Risk areas enterprises should address before cutover
The highest-risk distribution go-lives usually show the same warning signs: unresolved item and pricing data, incomplete integration testing, weak branch-level ownership, insufficient warehouse practice time, and unclear cutover responsibilities. These issues are manageable when surfaced early. They become expensive when discovered during the first week of live order processing.
Executives should insist on operationally meaningful readiness tests. Can the business receive inbound goods, allocate constrained stock, process a return, execute a transfer, print shipping documents, post inventory adjustments, and reconcile financial impact without manual workarounds? Can supervisors identify where transactions failed and who owns resolution? Can support teams distinguish training issues from configuration defects? These are the questions that determine go-live resilience.
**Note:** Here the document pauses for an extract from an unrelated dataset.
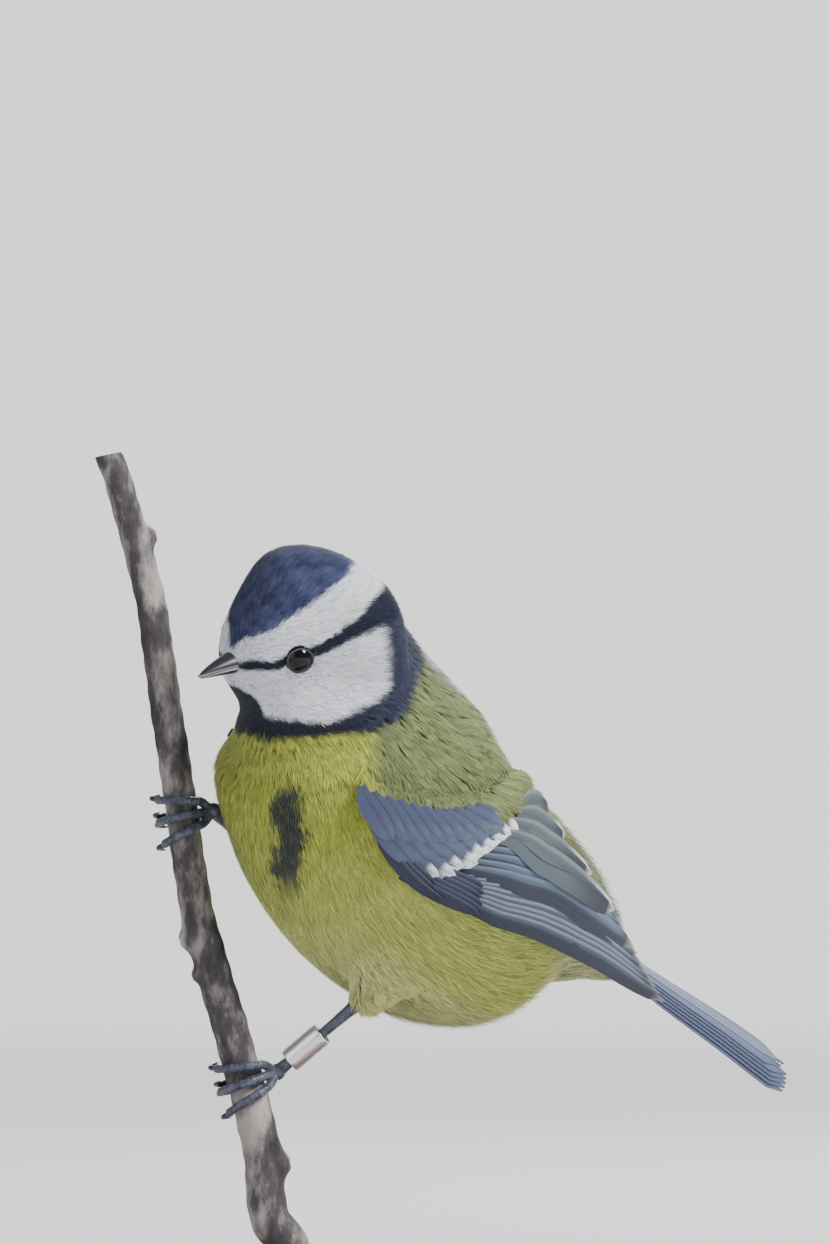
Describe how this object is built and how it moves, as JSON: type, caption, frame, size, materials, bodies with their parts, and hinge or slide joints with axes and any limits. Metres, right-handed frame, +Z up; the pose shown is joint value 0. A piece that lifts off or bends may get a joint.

Executive recommendations for distribution ERP rollout readiness
First, treat master data governance as a permanent capability, not a one-time migration task. Second, standardize core workflows before local exceptions multiply. Third, fund user readiness with the same seriousness as technical build. Fourth, use phased deployment only when the enterprise template is genuinely repeatable. Fifth, align cloud migration decisions with broader operational modernization goals so the new ERP supports scale, acquisition integration, and continuous improvement.
For CIOs and COOs, the central principle is simple: readiness is where implementation risk is either reduced or embedded. Distribution enterprises that prepare data, users, and workflows with discipline enter go-live with control. Those that postpone readiness decisions often spend the first months after deployment correcting preventable issues instead of capturing value.